Живо представляю: долго стоит он на расстоянии шагов пятнадцати перед своей картиной; сильно, не сморгнув, смотрят его буркалы в самую суть создаваемой стихии на холсте; кажется, лучи его зрения уже мне, зрителю, видны — так они сильны и остры; не скоро взгляд его опускался на палитру; долго и медленно смешивает он краску. Можно заскучать, наблюдая, как один почтенный зритель заскучал над удильщиком рыбы…
Наконец-то! Он зашагал тяжелыми шагами к картине (так шагают только вагнеровские герои с большими пиками на сцене). Остановился. Долго вглядывается в картину и в краску на конце кисти; потом, прицелившись, вдруг, как охотник, быстро кладет мазок и тогда уже быстрее идет назад, к тому месту, где мешал краску, где твердо стоял, на своих толстых подошвах и высоких каблуках обеими ногами. Опять острейший луч волооких на холст; опять долгое соображение и проверка на расстоянии; опять опущенные на палитру глаза; опять еще более продолжительное мешание краски и опять тяжелые шаги к простенькому мольберту в совершенно пустой студии. Он ничего не переносил на стенах; все было сложено аккуратно, и все надежно хранилось его женою Верой Леонтьевной, которая в удивительном порядке и идеальной чистоте держала даже все его тюбики красок, перетирая каждый день их, палитру и кисти. Он делал вид, будто даже тяготится этой чистотой.
В большом физическом кабинете на университетском дворе мы, художники-передвижники, собирались в обществе Д. И. Менделеева и Ф. Ф. Петрушевского[333] для изучения под их руководством свойств разных красок. Есть прибор — измеритель чувствительности глаза к тонким нюансам тонов; Куинджи побивал рекорд в чувствительности до идеальных точностей, а у некоторых товарищей до смеху была груба эта чувствительность.

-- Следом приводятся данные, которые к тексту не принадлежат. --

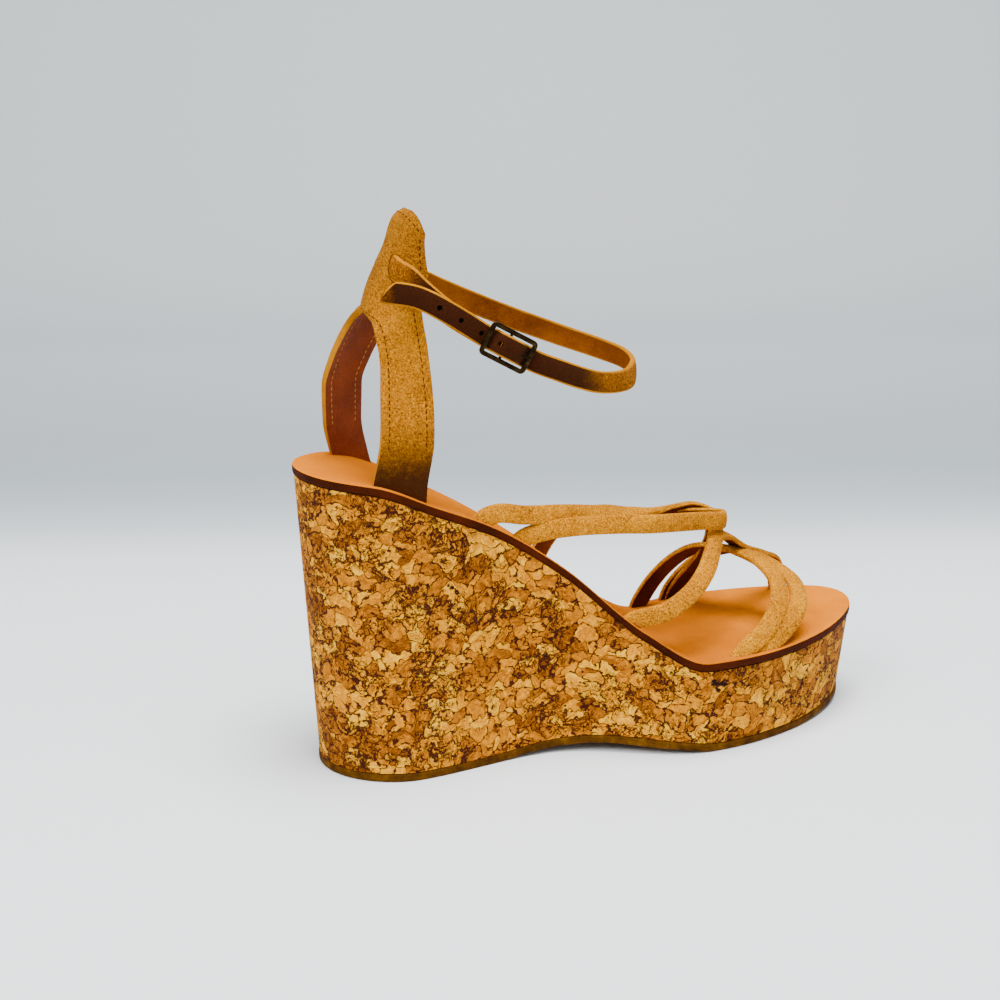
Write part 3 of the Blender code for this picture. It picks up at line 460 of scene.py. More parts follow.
def rubberMaterial():
    mat, tree, shader = newMaterial("brownRubber", 0.7, specular=0.05)
    coords = objectCoords(tree)
    scuff = noiseNode(tree, coords, 180, 5, 0.65)
    color = rampNode(tree, scuff.outputs["Fac"], [(0.3, linear(46, 24, 2)), (0.55, linear(84, 50, 4)), (0.8, linear(122, 82, 18))])
    tree.links.new(color.outputs["Color"], shader.inputs["Base Color"])
    fine = noiseNode(tree, coords, 2200, 3)
    addBump(tree, shader, fine.outputs["Fac"], 0.0002, 0.6)
    return mat


def brassMaterial():
    mat, tree, shader = newMaterial("antiqueBrass", 0.38, 1.0)
    coords = objectCoords(tree)
    wear = noiseNode(tree, coords, 420, 4, 0.6)
    color = rampNode(tree, wear.outputs["Fac"], [(0.35, linear(24, 16, 8)), (0.62, linear(50, 35, 18)), (0.85, linear(104, 78, 42))])
    tree.links.new(color.outputs["Color"], shader.inputs["Base Color"])
    rough = mapRange(tree, wear.outputs["Fac"], 0.3, 0.8, 0.5, 0.28)
    tree.links.new(rough, shader.inputs["Roughness"])
    addBump(tree, shader, noiseNode(tree, coords, 1600, 3).outputs["Fac"], 0.0001, 0.4)
    return mat


finish = {
    "counter": suedeMaterial("counterSuede", darkening=darkFoot),
    # the strap suede is a lighter copy of the counter suede: painted light for the strong top light on the strap tops
    "straps": suedeMaterial("strapSuede", (112, 60, 0), (184, 114, 0), (234, 162, 8)),
    "ankle": suedeMaterial("ankleSuede", (76, 38, 0), (130, 72, 0), (186, 116, 0), handledEnd),
    "cutEdge": leatherMaterial("cutEdge", (136, 80, 0), (192, 126, 6), 0.9, 1400, specular=0.03),
    "lining": leatherMaterial("liningLeather", (84, 28, 0), (140, 60, 2), 0.45, 1100, specular=0.15),
    "ankleLining": leatherMaterial("ankleLining", (84, 36, 0), (142, 76, 2), 0.8, 1300, specular=0.04),
    "strapLining": leatherMaterial("strapLining", (58, 20, 0), (104, 46, 2), 0.7, 1300, specular=0.05),
    # the footbed's darker heel and ball are painted shade of the heel counter and the straps, mixed with wear
    "footbed": leatherMaterial("footbedLeather", (200, 108, 0), (224, 128, 0), 0.5, 1000, specular=0.0, shadeAndWear=(158, 80, 0)),
    "footbedEdge": leatherMaterial("footbedEdge", (40, 10, 0), (72, 24, 2), 0.7, 1200, specular=0.04),
    "darkThread": leatherMaterial("darkThread", (46, 18, 0), (78, 36, 0), 0.7, 2400, specular=0.05),
    "paleThread": leatherMaterial("paleThread", (160, 96, 40), (204, 140, 76), 0.7, 2400, specular=0.05),
    "cork": corkMaterial(),
    "rubber": rubberMaterial(),
    "brass": brassMaterial(),
}
print("materials made")


# Modelling helpers


def gridPiece(name, columns, rows, place, slotAt=None):
    # a grid whose points are set by place(i, j), i along and j across, with the rims closed afterwards
    bpy.ops.object.select_all(action="DESELECT")
    bpy.ops.mesh.primitive_grid_add(x_subdivisions=columns, y_subdivisions=rows, size=1)
    obj = bpy.context.active_object
    obj.name = name
    mesh = obj.data
    mesh.name = name
    flat = np.empty(len(mesh.vertices) * 3)
    mesh.vertices.foreach_get("co", flat)
    flat = flat.reshape(-1, 3)
    i = np.rint((flat[:, 0] + 0.5) * columns).astype(int)
    j = np.rint((flat[:, 1] + 0.5) * rows).astype(int)
    mesh.vertices.foreach_set("co", (place(i, j) + toWorld).ravel())
    if slotAt:
        for polygon in mesh.polygons:
            corners = list(polygon.vertices)
            polygon.material_index = slotAt(i[corners].mean(), j[corners].mean())
    mesh.update()
    return obj


def closePiece(obj, angle=40, fill=True):
    # merge the seam, close the rims, turn the faces outward
    bpy.ops.object.select_all(action="DESELECT")
    obj.select_set(True)
    bpy.context.view_layer.objects.active = obj
    bpy.ops.object.mode_set(mode="EDIT")
    bpy.ops.mesh.select_all(action="SELECT")
    bpy.ops.mesh.remove_doubles(threshold=0.000004)
    if fill:
        bpy.ops.mesh.fill_holes(sides=0)
        bpy.ops.mesh.select_all(action="SELECT")
    bpy.ops.mesh.normals_make_consistent(inside=False)
    bpy.ops.object.mode_set(mode="OBJECT")
    bpy.ops.object.shade_smooth_by_angle(angle=math.radians(angle))


def applyModifiers(obj):
    bpy.ops.object.select_all(action="DESELECT")
    obj.select_set(True)
    bpy.context.view_layer.objects.active = obj
    for modifier in list(obj.modifiers):
        bpy.ops.object.modifier_apply(modifier=modifier.name)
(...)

И пока вот так упорно и просто в совершенной тишине и одиночестве идет глубокий труд изобретателя, на Большой Морской улице[334] — давка, в квартирах — нескончаемые споры людей, совсем выбитых из интересов своих специальностей, обязанностей и здорово-живешь входящих в раж по поводу новых явлений в сфере живописи, пейзажа.

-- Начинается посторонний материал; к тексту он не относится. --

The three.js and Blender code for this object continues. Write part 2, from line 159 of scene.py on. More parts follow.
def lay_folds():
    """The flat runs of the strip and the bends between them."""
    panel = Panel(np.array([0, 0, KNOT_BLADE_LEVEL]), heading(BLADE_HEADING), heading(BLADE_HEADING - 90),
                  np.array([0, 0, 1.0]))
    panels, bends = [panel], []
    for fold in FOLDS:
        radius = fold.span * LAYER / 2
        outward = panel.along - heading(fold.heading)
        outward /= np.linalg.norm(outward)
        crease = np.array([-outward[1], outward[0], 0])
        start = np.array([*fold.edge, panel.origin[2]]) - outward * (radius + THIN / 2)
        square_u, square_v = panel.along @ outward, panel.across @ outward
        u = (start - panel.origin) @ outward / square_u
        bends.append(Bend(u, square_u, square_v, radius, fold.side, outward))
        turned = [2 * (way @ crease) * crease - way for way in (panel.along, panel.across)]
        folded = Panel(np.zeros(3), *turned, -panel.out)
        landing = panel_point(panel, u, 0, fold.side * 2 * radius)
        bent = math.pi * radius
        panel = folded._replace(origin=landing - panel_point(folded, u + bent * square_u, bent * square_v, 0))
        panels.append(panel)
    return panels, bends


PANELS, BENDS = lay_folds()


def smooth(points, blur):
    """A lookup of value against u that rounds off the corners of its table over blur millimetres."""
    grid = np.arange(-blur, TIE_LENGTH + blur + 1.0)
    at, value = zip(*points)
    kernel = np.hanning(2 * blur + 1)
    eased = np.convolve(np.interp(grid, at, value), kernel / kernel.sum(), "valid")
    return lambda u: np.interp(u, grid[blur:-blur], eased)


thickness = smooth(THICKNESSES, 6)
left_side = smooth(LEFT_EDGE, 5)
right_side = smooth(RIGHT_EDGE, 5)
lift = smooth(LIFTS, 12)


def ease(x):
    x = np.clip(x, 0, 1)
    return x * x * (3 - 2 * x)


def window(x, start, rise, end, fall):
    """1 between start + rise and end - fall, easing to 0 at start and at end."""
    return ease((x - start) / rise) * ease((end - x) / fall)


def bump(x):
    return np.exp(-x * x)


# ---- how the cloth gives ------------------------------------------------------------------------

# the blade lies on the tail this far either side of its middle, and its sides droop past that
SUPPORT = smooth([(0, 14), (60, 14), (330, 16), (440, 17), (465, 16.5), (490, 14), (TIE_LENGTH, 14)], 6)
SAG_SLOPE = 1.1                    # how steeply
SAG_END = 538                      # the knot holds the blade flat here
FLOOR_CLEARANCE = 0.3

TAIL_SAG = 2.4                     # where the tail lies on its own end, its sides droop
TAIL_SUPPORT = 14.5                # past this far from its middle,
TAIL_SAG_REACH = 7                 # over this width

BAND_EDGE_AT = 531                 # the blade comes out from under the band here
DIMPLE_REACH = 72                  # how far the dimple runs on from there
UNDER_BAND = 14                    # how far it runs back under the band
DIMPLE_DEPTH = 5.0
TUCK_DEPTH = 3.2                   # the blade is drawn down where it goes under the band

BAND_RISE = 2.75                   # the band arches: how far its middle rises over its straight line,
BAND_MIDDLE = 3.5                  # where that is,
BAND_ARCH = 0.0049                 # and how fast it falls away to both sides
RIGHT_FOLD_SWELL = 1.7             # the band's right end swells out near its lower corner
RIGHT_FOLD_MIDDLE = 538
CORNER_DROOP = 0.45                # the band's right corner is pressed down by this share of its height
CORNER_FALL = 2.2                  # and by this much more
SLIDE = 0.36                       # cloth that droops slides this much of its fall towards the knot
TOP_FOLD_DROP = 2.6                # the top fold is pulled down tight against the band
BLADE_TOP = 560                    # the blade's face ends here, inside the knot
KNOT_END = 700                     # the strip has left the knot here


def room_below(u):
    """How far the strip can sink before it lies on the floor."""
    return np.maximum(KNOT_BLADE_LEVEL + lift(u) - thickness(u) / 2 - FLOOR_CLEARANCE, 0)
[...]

Всем этим людям, довольно хладнокровным к поэзии, вдруг становится так близок интерес специалистов живописи, как будто он, как отечество, в опасности…
Являются с воли озабоченные присяжные судьи. Они сами были свидетелями невиданного успеха новых картин: нечто невероятное!
И вот наступает время справедливого приговора этому ошарашившему всех явлению.
— Интересно хорошенько бы рассмотреть в лупу, из каких красок составлен этот свет: кажется, и красок нет. Просто дьявольщина какая-то!
— Шарлатанство! — вдруг раздается громко голос вошедшего. — И, знаете ли, это совсем просто. Я читал в одной газете статью про эти картины. Автор пишет: «И чего это люди сходят с ума! Куинджи взял, развел лунную краску и все это совсем просто нарисовал, как и всякий другой рисует…» Лунная краска. Да, такая есть. Верно! Я сам читал статью, забыл только, в какой газете.
А публика валит. Восторги зрителей переходят в какую-то молитвенную тишину: слышны только вздохи… И, разумеется, успех Куинджи заключается только в его гениальности; увлекала в его искусстве введенная им в живопись поэзия. Да, взята была часть поэзии, присущая только живописи, и она без всяких пояснений так могущественно погружала зрителей в свой мир очарований.